[Some records]

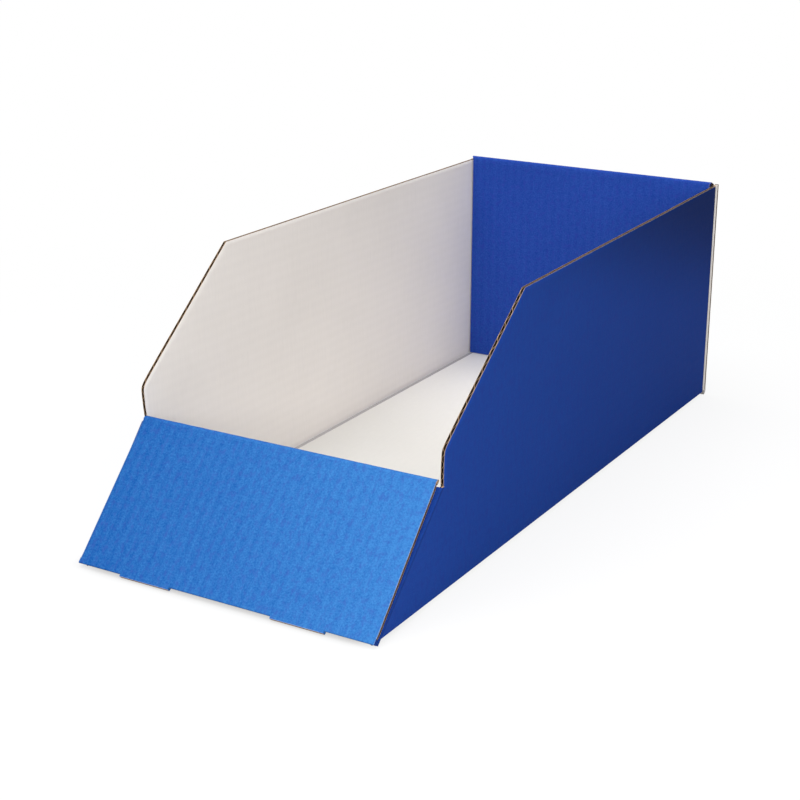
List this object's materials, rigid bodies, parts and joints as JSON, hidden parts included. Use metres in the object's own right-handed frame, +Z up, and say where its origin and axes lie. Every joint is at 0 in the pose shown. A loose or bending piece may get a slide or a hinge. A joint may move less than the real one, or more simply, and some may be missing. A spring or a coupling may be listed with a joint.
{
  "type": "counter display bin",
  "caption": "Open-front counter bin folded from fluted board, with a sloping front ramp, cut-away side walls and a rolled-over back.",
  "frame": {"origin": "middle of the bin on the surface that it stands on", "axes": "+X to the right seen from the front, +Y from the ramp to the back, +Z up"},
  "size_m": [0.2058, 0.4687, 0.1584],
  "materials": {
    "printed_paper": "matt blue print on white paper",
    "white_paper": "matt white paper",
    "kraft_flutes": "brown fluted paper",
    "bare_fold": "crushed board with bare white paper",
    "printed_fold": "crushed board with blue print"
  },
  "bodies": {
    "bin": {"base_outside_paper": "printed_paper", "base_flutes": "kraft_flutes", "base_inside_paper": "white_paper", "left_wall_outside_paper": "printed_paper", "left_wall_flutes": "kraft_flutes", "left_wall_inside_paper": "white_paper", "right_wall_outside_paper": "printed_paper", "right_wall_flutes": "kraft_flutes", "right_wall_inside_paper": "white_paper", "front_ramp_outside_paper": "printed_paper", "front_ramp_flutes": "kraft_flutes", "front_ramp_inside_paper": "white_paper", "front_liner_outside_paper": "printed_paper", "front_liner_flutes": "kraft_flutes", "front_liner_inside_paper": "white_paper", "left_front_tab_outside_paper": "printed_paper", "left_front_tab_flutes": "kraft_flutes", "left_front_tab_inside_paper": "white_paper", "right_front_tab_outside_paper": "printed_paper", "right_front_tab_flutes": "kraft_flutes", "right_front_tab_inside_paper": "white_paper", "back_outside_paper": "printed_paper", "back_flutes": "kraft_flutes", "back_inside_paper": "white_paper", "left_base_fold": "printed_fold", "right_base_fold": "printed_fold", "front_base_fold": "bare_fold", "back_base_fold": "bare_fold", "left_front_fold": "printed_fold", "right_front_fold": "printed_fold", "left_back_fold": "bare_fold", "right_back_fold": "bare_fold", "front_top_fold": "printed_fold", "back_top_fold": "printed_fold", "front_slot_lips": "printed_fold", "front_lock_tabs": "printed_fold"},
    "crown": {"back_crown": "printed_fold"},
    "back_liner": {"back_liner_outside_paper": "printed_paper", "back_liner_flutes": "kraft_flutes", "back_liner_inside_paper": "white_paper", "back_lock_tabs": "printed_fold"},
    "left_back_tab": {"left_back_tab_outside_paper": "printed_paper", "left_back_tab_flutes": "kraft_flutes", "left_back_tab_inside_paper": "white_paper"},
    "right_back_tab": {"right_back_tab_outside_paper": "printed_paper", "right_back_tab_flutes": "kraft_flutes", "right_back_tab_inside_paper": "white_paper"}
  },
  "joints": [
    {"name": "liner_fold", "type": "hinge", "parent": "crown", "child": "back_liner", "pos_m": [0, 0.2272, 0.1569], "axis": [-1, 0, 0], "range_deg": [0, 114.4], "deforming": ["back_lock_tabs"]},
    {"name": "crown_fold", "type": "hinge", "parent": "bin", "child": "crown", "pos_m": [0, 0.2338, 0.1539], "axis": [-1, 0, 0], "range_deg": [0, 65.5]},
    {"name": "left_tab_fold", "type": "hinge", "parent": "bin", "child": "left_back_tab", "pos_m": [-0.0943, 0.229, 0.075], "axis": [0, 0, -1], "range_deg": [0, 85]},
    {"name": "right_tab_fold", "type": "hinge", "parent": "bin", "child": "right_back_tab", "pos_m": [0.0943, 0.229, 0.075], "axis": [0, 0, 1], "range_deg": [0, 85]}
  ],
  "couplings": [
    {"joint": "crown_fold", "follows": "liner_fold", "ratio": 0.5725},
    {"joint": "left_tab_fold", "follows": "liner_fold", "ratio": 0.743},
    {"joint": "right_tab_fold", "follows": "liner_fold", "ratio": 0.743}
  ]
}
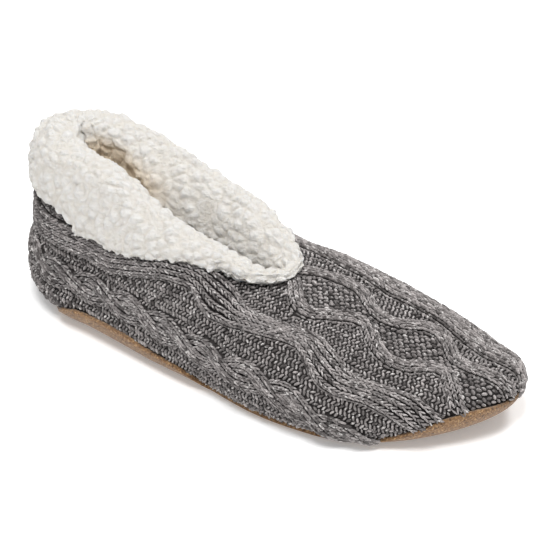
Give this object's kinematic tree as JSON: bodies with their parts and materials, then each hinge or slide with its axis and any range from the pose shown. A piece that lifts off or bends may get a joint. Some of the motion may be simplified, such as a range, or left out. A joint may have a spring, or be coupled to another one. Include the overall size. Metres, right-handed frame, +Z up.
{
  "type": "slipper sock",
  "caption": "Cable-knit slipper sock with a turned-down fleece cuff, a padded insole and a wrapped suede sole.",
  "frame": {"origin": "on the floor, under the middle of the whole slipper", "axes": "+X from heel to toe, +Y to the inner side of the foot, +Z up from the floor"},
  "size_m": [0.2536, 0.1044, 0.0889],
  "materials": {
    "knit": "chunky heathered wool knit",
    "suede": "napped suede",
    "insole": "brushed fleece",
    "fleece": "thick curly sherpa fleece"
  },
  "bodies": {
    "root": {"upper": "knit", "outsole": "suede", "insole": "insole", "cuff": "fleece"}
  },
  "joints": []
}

→ **What the task asks**
Copy every line of the material, please, keeping it exactly the same.

→ **Result**
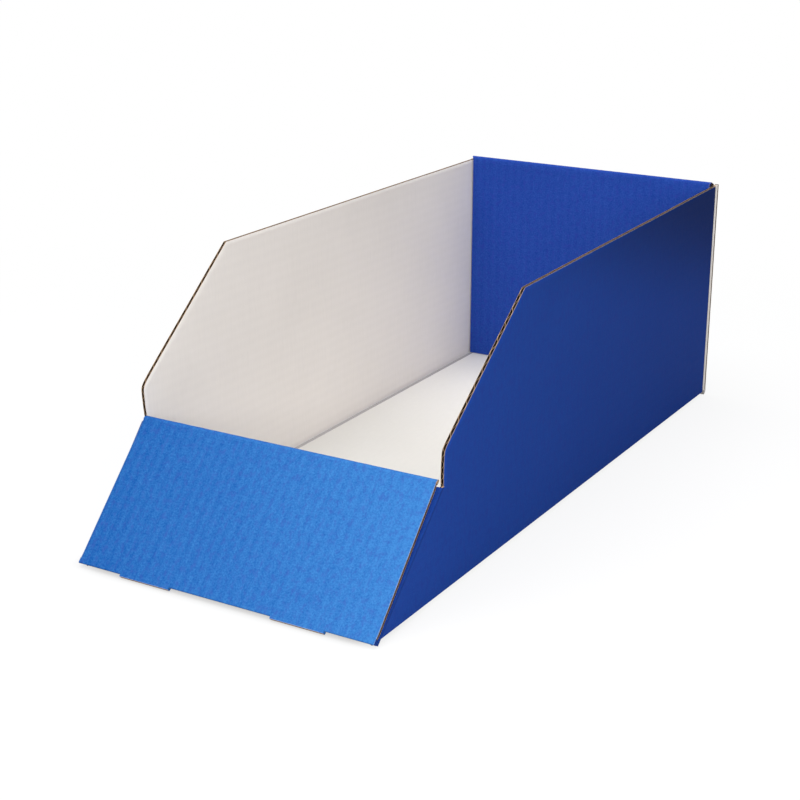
List this object's materials, rigid bodies, parts and joints as JSON, hidden parts included. Use metres in the object's own right-handed frame, +Z up, and say where its origin and axes lie. Every joint is at 0 in the pose shown. A loose or bending piece may get a slide or a hinge. A joint may move less than the real one, or more simply, and some may be missing. A spring or a coupling may be listed with a joint.
{
  "type": "counter display bin",
  "caption": "Open-front counter bin folded from fluted board, with a sloping front ramp, cut-away side walls and a rolled-over back.",
  "frame": {"origin": "middle of the bin on the surface that it stands on", "axes": "+X to the right seen from the front, +Y from the ramp to the back, +Z up"},
  "size_m": [0.2058, 0.4687, 0.1584],
  "materials": {
    "printed_paper": "matt blue print on white paper",
    "white_paper": "matt white paper",
    "kraft_flutes": "brown fluted paper",
    "bare_fold": "crushed board with bare white paper",
    "printed_fold": "crushed board with blue print"
  },
  "bodies": {
    "bin": {"base_outside_paper": "printed_paper", "base_flutes": "kraft_flutes", "base_inside_paper": "white_paper", "left_wall_outside_paper": "printed_paper", "left_wall_flutes": "kraft_flutes", "left_wall_inside_paper": "white_paper", "right_wall_outside_paper": "printed_paper", "right_wall_flutes": "kraft_flutes", "right_wall_inside_paper": "white_paper", "front_ramp_outside_paper": "printed_paper", "front_ramp_flutes": "kraft_flutes", "front_ramp_inside_paper": "white_paper", "front_liner_outside_paper": "printed_paper", "front_liner_flutes": "kraft_flutes", "front_liner_inside_paper": "white_paper", "left_front_tab_outside_paper": "printed_paper", "left_front_tab_flutes": "kraft_flutes", "left_front_tab_inside_paper": "white_paper", "right_front_tab_outside_paper": "printed_paper", "right_front_tab_flutes": "kraft_flutes", "right_front_tab_inside_paper": "white_paper", "back_outside_paper": "printed_paper", "back_flutes": "kraft_flutes", "back_inside_paper": "white_paper", "left_base_fold": "printed_fold", "right_base_fold": "printed_fold", "front_base_fold": "bare_fold", "back_base_fold": "bare_fold", "left_front_fold": "printed_fold", "right_front_fold": "printed_fold", "left_back_fold": "bare_fold", "right_back_fold": "bare_fold", "front_top_fold": "printed_fold", "back_top_fold": "printed_fold", "front_slot_lips": "printed_fold", "front_lock_tabs": "printed_fold"},
    "crown": {"back_crown": "printed_fold"},
    "back_liner": {"back_liner_outside_paper": "printed_paper", "back_liner_flutes": "kraft_flutes", "back_liner_inside_paper": "white_paper", "back_lock_tabs": "printed_fold"},
    "left_back_tab": {"left_back_tab_outside_paper": "printed_paper", "left_back_tab_flutes": "kraft_flutes", "left_back_tab_inside_paper": "white_paper"},
    "right_back_tab": {"right_back_tab_outside_paper": "printed_paper", "right_back_tab_flutes": "kraft_flutes", "right_back_tab_inside_paper": "white_paper"}
  },
  "joints": [
    {"name": "liner_fold", "type": "hinge", "parent": "crown", "child": "back_liner", "pos_m": [0, 0.2272, 0.1569], "axis": [-1, 0, 0], "range_deg": [0, 114.4], "deforming": ["back_lock_tabs"]},
    {"name": "crown_fold", "type": "hinge", "parent": "bin", "child": "crown", "pos_m": [0, 0.2338, 0.1539], "axis": [-1, 0, 0], "range_deg": [0, 65.5]},
    {"name": "left_tab_fold", "type": "hinge", "parent": "bin", "child": "left_back_tab", "pos_m": [-0.0943, 0.229, 0.075], "axis": [0, 0, -1], "range_deg": [0, 85]},
    {"name": "right_tab_fold", "type": "hinge", "parent": "bin", "child": "right_back_tab", "pos_m": [0.0943, 0.229, 0.075], "axis": [0, 0, 1], "range_deg": [0, 85]}
  ],
  "couplings": [
    {"joint": "crown_fold", "follows": "liner_fold", "ratio": 0.5725},
    {"joint": "left_tab_fold", "follows": "liner_fold", "ratio": 0.743},
    {"joint": "right_tab_fold", "follows": "liner_fold", "ratio": 0.743}
  ]
}
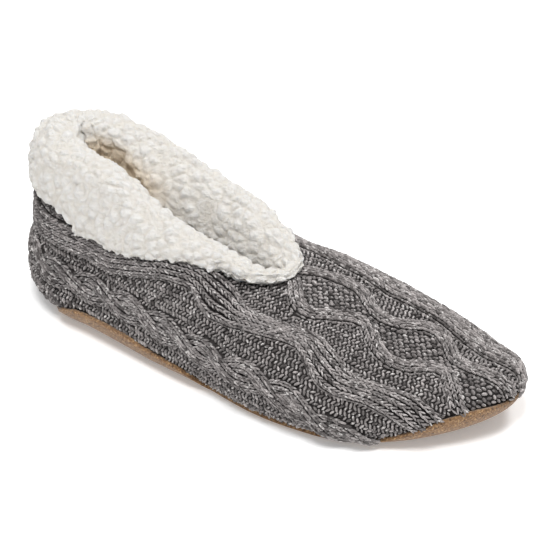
Give this object's kinematic tree as JSON: bodies with their parts and materials, then each hinge or slide with its axis and any range from the pose shown. A piece that lifts off or bends may get a joint. Some of the motion may be simplified, such as a range, or left out. A joint may have a spring, or be coupled to another one. Include the overall size. Metres, right-handed frame, +Z up.
{
  "type": "slipper sock",
  "caption": "Cable-knit slipper sock with a turned-down fleece cuff, a padded insole and a wrapped suede sole.",
  "frame": {"origin": "on the floor, under the middle of the whole slipper", "axes": "+X from heel to toe, +Y to the inner side of the foot, +Z up from the floor"},
  "size_m": [0.2536, 0.1044, 0.0889],
  "materials": {
    "knit": "chunky heathered wool knit",
    "suede": "napped suede",
    "insole": "brushed fleece",
    "fleece": "thick curly sherpa fleece"
  },
  "bodies": {
    "root": {"upper": "knit", "outsole": "suede", "insole": "insole", "cuff": "fleece"}
  },
  "joints": []
}